Personal profile

Research interests

The overall goal of research in the McNeill lab is to understand at a cellular level how tissue growth and tissue organization are regulated during normal development, and how loss of this control leads to human disease.

We use Drosophila and mouse genetics for in vivo analysis, as well as tissue culture and organoid approaches. One major focus of the lab is the investigation of Fat cadherins. Fat cadherins are enormous cell adhesion molecules that regulates cell proliferation, metabolism and cell polarity in all metazoa. We use Drosophila as a genetically tractable organism to investigate the basic and conserved mechanisms of Fat function and the control of Hippo pathway activity, and then extend our work to mammalian systems. Our most recent work has uncovered a novel and exciting role for Fat cadherins in regeneration.

We found that binding of Fat to its ligand Ds promotes Fat phosphorylation and signaling to the Hippo pathway. Now we are using proteomic screening to identify Fat cadherin pathway effectors, using BioID to identify interaction partners in a near physiological context. We also found that Ft cadherins undergo sequential cleavages release a cytosolic fragment that is imported into mitochondria (Fat-mito), where it binds Ndufv2, a component of CI.

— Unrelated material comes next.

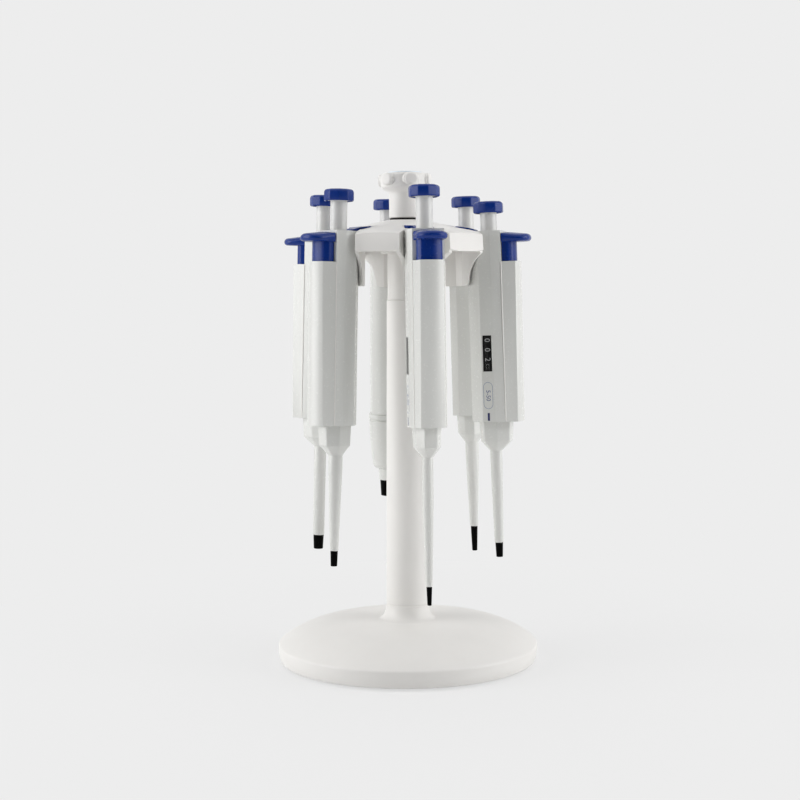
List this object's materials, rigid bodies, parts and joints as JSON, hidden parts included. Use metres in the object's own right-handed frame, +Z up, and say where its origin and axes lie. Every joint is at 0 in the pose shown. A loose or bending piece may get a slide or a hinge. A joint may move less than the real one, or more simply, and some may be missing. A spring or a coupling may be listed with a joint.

Our work on Fat and the Hippo pathway in mouse models has revealed a critical and unsuspected role for the Hippo growth control pathway in morphogenesis. Using whole animal conditional and organ-culture approaches, we found that loss of NF2 or LATS or overexpression of YAP leads to growth and elongation of the collecting ducts in the absence of branching morphogenesis. To understand better how branching is affected, we will conduct high-resolution time-lapse imaging of the induction of branching morphogenesis. We will also assay tissue tension at junctions in the developing kidney with laser ablation and reporter assays.

In addition to our studies on Fat and the Hippo pathway, a new area of exciting research in the lab focuses on a novel nuclear membrane protein we isolated in genetic screens that we have found is essential for chromatin structure and fertility in flies, mice and fish. This project is taking us into exploring how changes in the nuclear envelope impact gene expression and cell fate.